The 26th of June’s daily writing {I wasn’t thinking anything in particular this day, or at least I didn’t make any side notes.}

It had never occurred to him that she would lie to them.
He could feel Maggie’s eyes on him, intense and unwavering. Once her mouth was free, she’d be on him about it.

He tried to move his head to look around to his team and offer some sort of encouraging expression, but the fine web that kept them bound stopped his head from moving an inch.

Setting aside his betrayal, he turned his mind to the more useful and trickier task of how to get out of this mess.

Monday, 8 September 2014

A few things...


1. Holly turned one! Her birthday was on the 23rd. I can’t believe we’ve had her for five months already!

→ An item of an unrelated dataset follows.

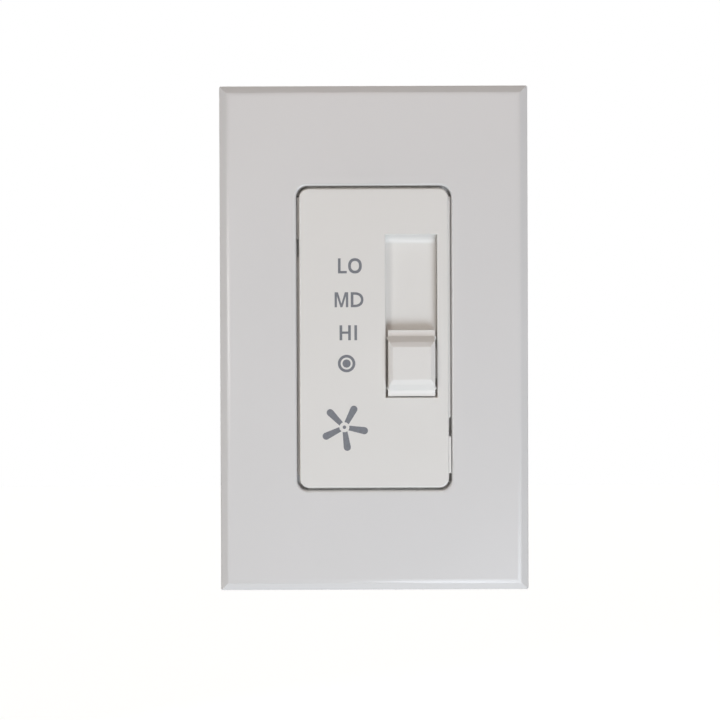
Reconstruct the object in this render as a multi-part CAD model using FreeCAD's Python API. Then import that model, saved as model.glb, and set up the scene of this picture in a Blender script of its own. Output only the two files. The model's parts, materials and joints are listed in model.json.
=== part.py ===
import FreeCAD, Part
import math
import os
from FreeCAD import Vector

# A wall-mounted fan speed control: a slider with four settings in a snap-on wallplate.
# Sizes are in millimetres. X runs to the right, Z runs up and Y runs into the wall.
# The origin is the middle of the wallplate, in the plane of the wall surface.

# Wallplate
plate_width = 69.85
plate_height = 114.3
plate_depth = 6.0
plate_wall = 1.7
plate_corner_radius = 0.6
bevel_width = 2.1
bevel_depth = 1.25
bevel_crest_radius = 2.4
bevel_foot_radius = 0.5
opening_width = 34.95
opening_height = 68.75
opening_corner_radius = 2.5
opening_edge_radius = 0.55
opening_rim_wall = 1.2
opening_rim_depth = 0.8
hook_offset_x = 28.0
hook_offset_z = 34.0
hook_thickness = 1.2
hook_length = 6.0
hook_barb = 0.6
hook_clearance = 0.25

# Subplate that the wallplate snaps onto
subplate_thickness = 1.6
subplate_rim_height = 0.5
subplate_rim_wall = 1.4
subplate_corner_radius = 2.0
subplate_inset = 3.3
subplate_window_gap = 0.2
notch_depth = 0.45
right_notches = ((14.6, 3.9), (2.2, 2.6))
left_notches = ((12.8, 4.0), (2.4, 1.8))

# Insert that fills the opening
insert_gap = 0.65
insert_proud = 0.6
insert_skin = 1.4
insert_wall = 1.15
insert_corner_radius = 2.1
insert_edge_radius = 0.4
insert_rib_thickness = 0.8
insert_rib_height = 1.1
clip_inset_z = 5.65
clip_length = 4.0
clip_thickness = 1.0
clip_reach = 1.6
clip_barb = 0.4
clip_clearance = 0.25

# Recess in which the knob runs
recess_margin_x = 2.6
recess_z = 4.94
recess_width = 11.6
recess_length = 36.62
recess_depth = 2.4
recess_end_radius = 2.0
recess_edge_radius = 0.25
trough_wall = 1.2

# Knob
knob_length = 14.85
knob_side_gap = 0.5
knob_end_gap = 0.3
knob_floor_gap = 0.15
knob_end_lip = 0.55
knob_ledge_length = 1.45
knob_ledge_rise = 0.35
knob_end_proud = 0.3
knob_wall = 1.2
pad_side_step = 0.12
pad_step_length = 1.05
pad_step_height = 1.3
pad_side_bevel = 0.95
pad_end_bevel = 1.25
pad_bevel_height = 0.7
pad_edge_radius = 0.35
pad_corner_radius = 0.3
nub_radius = 0.35
nub_offset = 5.65
tongue_thickness = 0.65
leg_thickness = 0.75
leg_length = 7.0
leg_gap = 0.25
speed_steps = 3

# Yoke
yoke_thickness = 1.5
yoke_inset = 3.95
yoke_neck_width = 30.0
yoke_ear_width = 44.0
yoke_ear_height = 7.5
yoke_corner_radius = 2.0
yoke_wing_depth = 8.0
yoke_bend_radius = 1.7
ear_score_width = 0.8
ear_score_length = 4.6
ear_score_x = 15.6
box_screw_spacing = 83.34
box_slot_length = 7.0
box_slot_width = 3.8
plate_screw_spacing = 96.84

# Screws
box_screw_radius = 1.75
box_screw_neck_radius = 1.45
box_screw_length = 25.4
box_screw_head_radius = 3.4
box_screw_head_height = 1.8
box_screw_head_clearance = 0.5
retainer_size = 9.0
retainer_thickness = 0.4
plate_screw_radius = 1.7
plate_screw_head_radius = 2.9
plate_screw_head_height = 0.95
plate_screw_length = 7.5
screw_slot_width = 0.9
screw_slot_depth = 0.7
thread_clearance = 0.06
ground_screw_radius = 1.9
ground_screw_head_radius = 3.9
ground_screw_head_height = 2.2
ground_screw_stand_off = 0.9
ground_screw_x = -10.5
ground_screw_offset = 6.5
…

2. Enjoyed taking photos for August Break

3. Finished my scarf! And on the very last day of winter, so I accomplished my goal.

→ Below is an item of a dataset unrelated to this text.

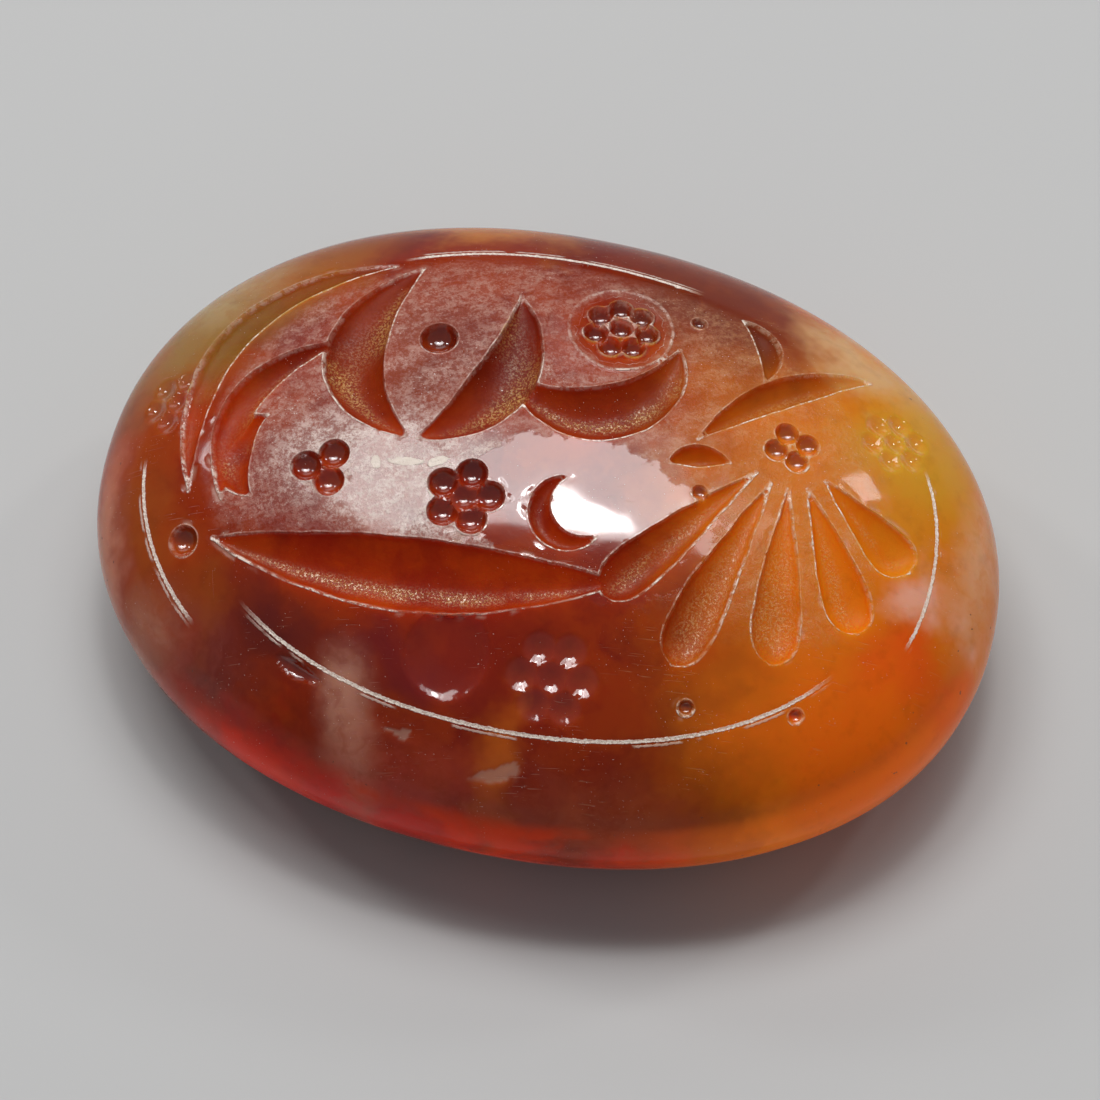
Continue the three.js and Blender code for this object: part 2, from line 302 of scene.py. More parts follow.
def nearPath(x, y, points, swell):
    # The least distance to the path's segments, the swell there, and how far the place lies below the path
    start, step = points[:-1], points[1:] - points[:-1]
    lengthSquared = np.maximum((step ** 2).sum(-1), 1e-12)
    fromX, fromY = x[:, None] - start[:, 0], y[:, None] - start[:, 1]
    share = np.clip((fromX * step[:, 0] + fromY * step[:, 1]) / lengthSquared, 0, 1)
    gap = np.hypot(fromX - share * step[:, 0], fromY - share * step[:, 1])
    rows, nearest = np.arange(len(x)), gap.argmin(1)
    t, gap = share[rows, nearest], gap[rows, nearest]
    down = -(fromY[rows, nearest] - t * step[nearest, 1]) / np.maximum(gap, 1e-6)
    return gap, swell[nearest] * (1 - t) + swell[nearest + 1] * t, down


allPaths = wheelPaths()
allPellets = pelletPlaces()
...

4. Working on the shop website, again. I’m really excited about it and had a lot of fun pulling together inspiration images.

Friday, 5 September 2014

2014 | Salisbury Writers’ Festival

sorry for the slightly blurry photo, I'm obviously not good with camera phones!
I went to Salisbury Writers’ Festival a couple of weeks back and had a great time! I’ve been trying to get there for the last couple of years, but always being at the beginning of a semester meant I was too busy to want to take the time to travel down to the city. But this year I made it and I’m happy I did.

Salisbury Writers’ Festival is much more focused on writers than reader, like most other festivals are {not that I mind, I’m both after all!}, so the talks I attended were much more focused on the craft.

After attending the opening night, I went to the day long Writers’ Forum which featured seven talks on various subjects. All were interesting and I have a few posts relating to what I learnt planned for the next few months.

My favourite talks were Heather Taylor Johnson’s upbeat journey to getting published, which got me inspired to seek out residences, and Spontaneous Creation, a mad exercise in forming an idea and shaping it into a story with Sean Williams, Amanda Blair and Dan McGuiness.

SWF was a great experience and I hope I can make it back next year!